GPs must embrace changes to the way they work to free up appointments and relieve pressure, a senior NHS England GP has said, warning that more funding and an expanded workforce alone cannot reverse the crisis facing the profession.

The GP Forward View offered a ‘marvellous vision for the future’ – but general practice ‘needs to change’ to make it happen, according to Manchester GP Dr Robert Varnam, head of general practice development at NHS England.

Speaking at the Health+Care conference in London on Wednesday, Dr Varnam said patients with long-term, chronic illnesses are the key force driving GP pressures. The problem is that the NHS ‘was not set up’ to deal with patients with these long-term conditions, he warned.

‘When the NHS was set up, patients got sick, were given a cure, then they'd go away back to normal life,' he told the conference. 'They might need the NHS again a few years in the future if they get sick again.

‘But now morbidity is on the rise. Patients are older, more likely to have long-term conditions – and several of them.’

GP workload

The pressures have grown as the volume of work GPs are expected to do has outstripped capacity. This has led to costs in general practice rising ‘faster than any measure of inflation’ – and ‘neither relative funding nor the workforce’ has kept up with demand, he said.

But these ‘unparalleled pressures’ come hand in hand with ‘unparalleled opportunities’, Dr Varnam argued.

He argued that the scale of change needed could not be achieved simply by piling more money into general practice and bolstering the workforce.

‘The general assumption about how you make something happen is more money, more people.

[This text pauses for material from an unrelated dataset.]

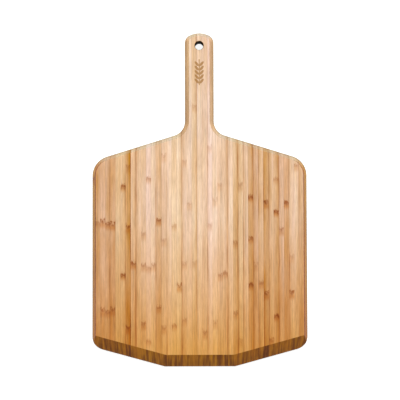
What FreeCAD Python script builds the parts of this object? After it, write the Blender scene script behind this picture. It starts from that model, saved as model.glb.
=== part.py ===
import FreeCAD, Part
import Sketcher
import math
import os

from FreeCAD import Vector

# Pizza peel: a board of upright bamboo strips, routed to a square blade with a short handle. Millimetres.
#
# The board lies flat with its underside on Z = 0. X runs across the strips and Y along them, towards the
# handle. The origin is under the middle of the board's bounding box. The outline, its edges and the hanging
# hole are made once, on the glued board, and each strip is the share of that board which it fills.

DRIVING_SIZES = {
    "overall_length": 475.0,  # from the front edge to the tip of the handle
    "board_thick": 12.0,
    "blade_width": 304.8,  # takes a 12 inch pizza
    "shoulder_drop": 41.0,  # how far the shoulder falls from the handle to the side
    "shoulder_round": 28.5,
    "front_flat": 100.0,  # the straight middle of the front edge
    "front_drop": 28.0,  # how far the front edge runs back towards each side
    "front_round": 20.0,
    "front_edge": 3.5,  # thickness left at the front
    "bevel_run": 18.8,  # width of the front bevel, square to its edge
    "handle_width": 41.0,
    "handle_length": 142.0,  # from the top of the shoulder to the tip
    "handle_blend": 21.4,
    "tip_arc": 31.0,
    "tip_round": 12.0,
    "top_chamfer": 5.8,
    "underside_round": 1.0,
    "hole_width": 12.0,
    "hole_inset": 19.5,  # from the tip to the hole's centre
    "hole_rim": 0.8,
    "strip_width": 7.2,
    "cutter_margin": 20.0,  # how far the cutting shapes reach past the board
}

# Places along Y and slopes that several features share, as expressions of the sheet's cells
TIP_Y = "(Sizes.overall_length / 2)"
FRONT_Y = "(-Sizes.overall_length / 2)"
HANDLE_ROOT_Y = f"({TIP_Y} - Sizes.handle_length)"
SHOULDER_Y = f"({HANDLE_ROOT_Y} - Sizes.shoulder_drop)"
CORNER_Y = f"({FRONT_Y} + Sizes.front_drop)"
CUTTER_X = "(Sizes.blade_width / 2 + Sizes.cutter_margin)"
CUTTER_Y = f"({FRONT_Y} - Sizes.cutter_margin)"
TIP_CORNER_Y = f"({TIP_Y} - Sizes.tip_arc + sqrt(Sizes.tip_arc ^ 2 - (Sizes.handle_width / 2) ^ 2))"
FRONT_SLOPE = "(2 * Sizes.front_drop / (Sizes.blade_width - Sizes.front_flat))"
BEVEL_SLOPE = "(Sizes.bevel_run / (Sizes.board_thick - Sizes.front_edge))"  # run for each unit of rise

START, END, CENTRE = 1, 2, 3  # how a sketch constraint names the points of a line or an arc
ORIGIN, Y_AXIS = -1, -2  # how it names the sketch's own origin and vertical axis
TOUCH = 0.001  # two places closer than this are the same
VOLUME_SHARE = 0.0001  # how far the strips together may differ from the board


def make_sheet(doc):
    sheet = doc.addObject("Spreadsheet::Sheet", "Sizes")
    for row, (alias, value) in enumerate(DRIVING_SIZES.items(), start=1):
        sheet.set(f"A{row}", alias)
        sheet.set(f"B{row}", str(value))
        sheet.setAlias(f"B{row}", alias)
    doc.recompute()
    return sheet


def rough_value(sheet, expression):
    """What an expression gives now, for the rough positions that constraints then fix."""
    return float(sheet.evalExpression(expression))


def new_sketch(body, name, height="0"):
    """An empty sketch parallel to the body's XY plane, at a height given by an expression."""
    sketch = body.newObject("Sketcher::SketchObject", name)
    plane = next(feature for feature in body.Origin.OriginFeatures if feature.Role == "XY_Plane")
    sketch.AttachmentSupport = (plane, [""])
    sketch.MapMode = "FlatFace"
    sketch.setExpression("AttachmentOffset.Base.z", height)
    return sketch


def bind(sketch, expression, *constraint):
    """Adds a constraint whose value follows an expression."""
    index = sketch.addConstraint(Sketcher.Constraint(*constraint))
    sketch.setExpression(f"Constraints[{index}]", expression)


def join(sketch, *constraint):
    sketch.addConstraint(Sketcher.Constraint("Coincident", *constraint))


def mirrored_chain(sketch, sheet, corners):
    """Lines through the +X corners and their mirror images, open between the two last corners.

    Each corner is an (X, Y) pair of expressions, from the front backwards. The first line starts at the last
    corner's mirror image. Returns the number of the last line, which ends at the last corner.
    """
    right = [Vector(rough_value(sheet, x), rough_value(sheet, y), 0) for x, y in corners]
    path = [Vector(-point.x, point.y, 0) for point in reversed(right)] + right
    for start, end in zip(path, path[1:]):
        sketch.addGeometry(Part.LineSegment(start, end))
    last = len(path) - 2
    for line in range(last):
        join(sketch, line, END, line + 1, START)
    front = len(corners) - 1
    for step, (x, y) in enumerate(corners):
        bind(sketch, x, "DistanceX", ORIGIN, START, front + step, END, right[step].x)
        bind(sketch, y, "DistanceY", ORIGIN, START, front + step, END, right[step].y)
        mirror = Sketcher.Constraint("Symmetric", front - step, START, front + step, END, Y_AXIS)
        sketch.addConstraint(mirror)
    return last


def outline_sketch(body, sheet):
    """The board's outline with sharp corners, closed at the tip by a shallow arc."""
    sketch = new_sketch(body, "Outline")
    corners = [
        ("Sizes.front_flat / 2", FRONT_Y),
        ("Sizes.blade_width / 2", CORNER_Y),
        ("Sizes.blade_width / 2", SHOULDER_Y),
        ("Sizes.handle_width / 2", HANDLE_ROOT_Y),
        ("Sizes.handle_width / 2", TIP_CORNER_Y),
    ]
    last = mirrored_chain(sketch, sheet, corners)
    radius = rough_value(sheet, "Sizes.tip_arc")
    centre = Vector(0, rough_value(sheet, f"{TIP_Y} - Sizes.tip_arc"), 0)
    spread = math.asin(rough_value(sheet, "Sizes.handle_width / 2") / radius)
    circle = Part.Circle(centre, Vector(0, 0, 1), radius)
    tip = sketch.addGeometry(Part.ArcOfCircle(circle, math.pi / 2 - spread, math.pi / 2 + spread))
    join(sketch, last, END, tip, START)
    join(sketch, tip, END, 0, START)
    bind(sketch, "Sizes.tip_arc", "Radius", tip, radius)
    return sketch


def bevel_section(body, sheet, name, height):
    """The ground that the front bevel clears at one height.

    Its edge moves back as the height grows, by the same distance square to the front edge's flat and to both
    of its slants.
    """
    sketch = new_sketch(body, name, height)
    inset = f"(({height} - Sizes.front_edge) * {BEVEL_SLOPE})"
    slant = f"atan({FRONT_SLOPE})"
    mitre_x = f"(Sizes.front_flat / 2 - {inset} * tan({slant} / 2))"
    edge_y = f"({FRONT_Y} + {inset})"
    far_y = f"({edge_y} + ({CUTTER_X} - {mitre_x}) * {FRONT_SLOPE})"
    corners = [(mitre_x, edge_y), (CUTTER_X, far_y), (CUTTER_X, CUTTER_Y)]
    last = mirrored_chain(sketch, sheet, corners)
    closing = Part.LineSegment(sketch.Geometry[last].EndPoint, sketch.Geometry[0].StartPoint)
    line = sketch.addGeometry(closing)
    join(sketch, last, END, line, START)
    join(sketch, line, END, 0, START)
    return sketch


def upright_edges(shape):
    """The shape's vertical edges, as {edge name: its place (x, y)}."""
    found = {}
    for number, edge in enumerate(shape.Edges, start=1):
        ends = [vertex.Point for vertex in edge.Vertexes]
        if len(ends) == 2 and math.hypot(ends[0].x - ends[1].x, ends[0].y - ends[1].y) < TOUCH:
            found[f"Edge{number}"] = (ends[0].x, ends[0].y)
    return found


def rim_edges(shape, z):
    """Names of the edges that lie wholly at one height."""
    names = []
    for number, edge in enumerate(shape.Edges, start=1):
        box = edge.BoundBox
        if abs(box.ZMin - z) < TOUCH and abs(box.ZMax - z) < TOUCH:
            names.append(f"Edge{number}")
    return names


def hole_rims(shape):
    """Names of the edges that are whole circles, which only the hanging hole has."""
    return [f"Edge{number}" for number, edge in enumerate(shape.Edges, start=1) if edge.isClosed()]


def dress(body, kind, name, base, edges, **sizes):
    """A fillet or chamfer on edges of the feature before it, with its sizes bound to the sheet."""
    feature = body.newObject(f"PartDesign::{kind}", name)
    feature.Base = (base, edges)
    for size, expression in sizes.items():
        feature.setExpression(size, expression)
    body.Document.recompute()
    return feature


def round_corner(body, sheet, name, base, x, y, radius):
    """Rounds the pair of vertical edges that stand at one mirrored corner of the outline."""
    spot = (rough_value(sheet, x), rough_value(sheet, y))
    uprights = upright_edges(base.Shape)
    pair = [edge for edge, (ex, ey) in uprights.items() if math.dist((abs(ex), ey), spot) < TOUCH]
    return dress(body, "Fillet", name, base, pair, Radius=radius)


def make_board(doc, sheet):
    """The glued and finished board, in the order a workshop makes it."""
    body = doc.addObject("PartDesign::Body", "Board")
    outline = outline_sketch(body, sheet)
    blank = body.newObject("PartDesign::Pad", "Blank")
    blank.Profile = outline
    blank.setExpression("Length", "Sizes.board_thick")
    doc.recompute()

    half_blade, half_handle = "Sizes.blade_width / 2", "Sizes.handle_width / 2"
    corners = [
        ("FrontCorners", half_blade, CORNER_Y, "Sizes.front_round"),
        ("Shoulders", half_blade, SHOULDER_Y, "Sizes.shoulder_round"),
        ("HandleBlend", half_handle, HANDLE_ROOT_Y, "Sizes.handle_blend"),
        ("TipCorners", half_handle, TIP_CORNER_Y, "Sizes.tip_round"),
    ]
    feature = blank
    for name, x, y, radius in corners:
        feature = round_corner(body, sheet, name, feature, x, y, radius)
    rim = rim_edges(feature.Shape, sheet.board_thick)
    feature = dress(body, "Chamfer", "TopChamfer", feature, rim, Size="Sizes.top_chamfer")
    rim = rim_edges(feature.Shape, 0)
    dress(body, "Fillet", "Underside", feature, rim, Radius="Sizes.underside_round")

    bevel = body.newObject("PartDesign::SubtractiveLoft", "FrontBevel")
    bevel.Profile = bevel_section(body, sheet, "BevelLow", "0")
    bevel.Sections = [bevel_section(body, sheet, "BevelHigh", "2 * Sizes.board_thick")]
    bevel.Ruled = True
    doc.recompute()

    circle = new_sketch(body, "HoleCircle")
    centre = rough_value(sheet, f"{TIP_Y} - Sizes.hole_inset")
    radius = rough_value(sheet, "Sizes.hole_width / 2")
    circle.addGeometry(Part.Circle(Vector(0, centre, 0), Vector(0, 0, 1), radius))
    circle.addConstraint(Sketcher.Constraint("PointOnObject", 0, CENTRE, Y_AXIS))
    bind(circle, f"{TIP_Y} - Sizes.hole_inset", "DistanceY", ORIGIN, START, 0, CENTRE, centre)
    bind(circle, "Sizes.hole_width / 2", "Radius", 0, radius)
    hole = body.newObject("PartDesign::Pocket", "HangingHole")
    hole.Profile = circle
    hole.Type = "ThroughAll"
    hole.Reversed = True
    doc.recompute()
    dress(body, "Chamfer", "HoleRims", hole, hole_rims(hole.Shape), Size="Sizes.hole_rim")
    return body


def make_strips(doc, sheet, board):
    """The board shared out to its strips, from -X to +X. The router left only part of the outermost pair."""
    each_side = round(sheet.blade_width / sheet.strip_width / 2 - 0.5)
    strips = []
    for place in range(-each_side, each_side + 1):
        number = place + each_side + 1
        share = doc.addObject("Part::Box", f"Share{number:02d}")
        outer = abs(place) == each_side
        spare = " + Sizes.cutter_margin" if outer else ""
        share.setExpression("Length", "Sizes.strip_width" + spare)
        share.setExpression("Width", "Sizes.overall_length + 2 * Sizes.cutter_margin")
        share.setExpression("Height", "Sizes.board_thick + 2 * Sizes.cutter_margin")
        setback = " - Sizes.cutter_margin" if place == -each_side else ""
        share.setExpression("Placement.Base.x", f"{place - 0.5} * Sizes.strip_width" + setback)
        share.setExpression("Placement.Base.y", CUTTER_Y)
        share.setExpression("Placement.Base.z", "-Sizes.cutter_margin")
        strip = doc.addObject("Part::Common", f"Strip{number:02d}")
        strip.Base = board
        strip.Tool = share
        strip.Label = f"strip_{number:02d}"
        strips.append(strip)
    doc.recompute()
    return strips


def check(doc, parts, board):
    for item in doc.Objects:
        if {"Invalid", "Error"} & set(item.State):
            raise RuntimeError(f"{item.Label} failed: {item.State}")
    for part in parts:
        if part.Shape.isNull() or not part.Shape.isValid():
            raise RuntimeError(f"{part.Label} has no valid shape")
    whole = board.Shape.Volume
    shared = sum(part.Shape.Volume for part in parts)
    if abs(shared - whole) > VOLUME_SHARE * whole:
        raise RuntimeError(f"the strips hold {shared:.1f} mm3 and the board {whole:.1f} mm3")
    box = board.Shape.optimalBoundingBox()
    size = f"{box.XLength:.2f} x {box.YLength:.2f} x {box.ZLength:.2f} mm"
    print(f"{len(parts)} strips, {whole:.0f} mm3, {size}")


def write_steps(parts):
    os.makedirs("parts", exist_ok=True)
    for part in parts:
        part.Shape.exportStep(f"parts/{part.Label}.step")


doc = FreeCAD.newDocument("PizzaPeel")
sizes = make_sheet(doc)
board = make_board(doc, sizes)
strips = make_strips(doc, sizes, board)
check(doc, strips, board)
write_steps(strips)
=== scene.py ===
import bpy
import math
import numpy as np
from mathutils import Euler, Matrix, Vector


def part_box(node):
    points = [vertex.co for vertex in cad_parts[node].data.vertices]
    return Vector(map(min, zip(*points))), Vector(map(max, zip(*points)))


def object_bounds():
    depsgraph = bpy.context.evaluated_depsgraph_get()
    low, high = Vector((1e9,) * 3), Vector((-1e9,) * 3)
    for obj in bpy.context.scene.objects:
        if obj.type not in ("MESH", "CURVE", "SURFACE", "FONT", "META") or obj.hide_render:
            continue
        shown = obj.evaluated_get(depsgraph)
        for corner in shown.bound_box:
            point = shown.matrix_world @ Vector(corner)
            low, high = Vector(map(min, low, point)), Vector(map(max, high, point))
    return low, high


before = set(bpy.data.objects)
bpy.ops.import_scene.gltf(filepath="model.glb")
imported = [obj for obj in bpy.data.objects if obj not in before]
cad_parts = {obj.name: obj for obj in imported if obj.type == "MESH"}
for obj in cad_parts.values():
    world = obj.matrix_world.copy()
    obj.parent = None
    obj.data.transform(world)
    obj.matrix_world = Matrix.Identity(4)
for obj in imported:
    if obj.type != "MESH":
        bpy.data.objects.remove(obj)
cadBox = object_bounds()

mm = 0.001
mixColour = {"give": 2, "data_type": "RGBA"}
multiplyColour = {"give": 2, "data_type": "RGBA", "blend_type": "MULTIPLY"}
smoothRamp = {"interpolation_type": "SMOOTHSTEP"}


def hexColour(code, alpha=1.0):
    # sRGB hex to linear: below 0.04045 divide by 12.92, above it the 2.4 power of the shifted value
    shades = [int(code[i:i + 2], 16) / 255 for i in (1, 3, 5)]
    return (*[c / 12.92 if c <= 0.04045 else ((c + 0.055) / 1.055) ** 2.4 for c in shades], alpha)


def addNode(tree, kind, inputs=None, give=0, **settings):
    # one shader node with its settings, and its sockets either linked or set; returns the chosen output
    node = tree.nodes.new("ShaderNode" + kind)
    for name, value in settings.items():
        setattr(node, name, value)
    for socket, value in (inputs or {}).items():
        if isinstance(value, bpy.types.NodeSocket):
            tree.links.new(value, node.inputs[socket])
        else:
            node.inputs[socket].default_value = value
    return node.outputs[give] if node.outputs else node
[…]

By and large, we’ve achieved amazing things through "more". We’ve worked harder, faster and longer. But we've reached the point where doing more of the same is not going to cut it.

‘We do need more money. We do need more staff in primary care. But just having more people prescribing higher and higher doses of medications is not enough. We need to do things differently.’

GP efficiency

Changes to the way GPs work could enable key savings to make GPs work more efficiently, he argued.

A survey of over 5,000 GP consultations carried out by NHS England found that a quarter (26%) could immediately be identified as avoidable – for example because patients would be better served elsewhere within the health system (7%) or they could be treated with self-care alone (6%).

Simply managing these appointments differently could help free up GP appointments.

He called for systems to be put in place to allow GPs to share more between themselves what works and what does not to help spread effective ways of working.

‘Practices are all working in silos. The NHS is not sharing information on solutions practices have made – this is partly why there's so much stuff in the Forward View.

NHS England has identified 10 ‘high impact actions’ – areas that can be improved to release GP time for patient care. These include active signposting, new consultation types and social prescribing.

It has developed an online resource for practices to share information on case studies and successful ideas for innovation to help allow for greater shared learning.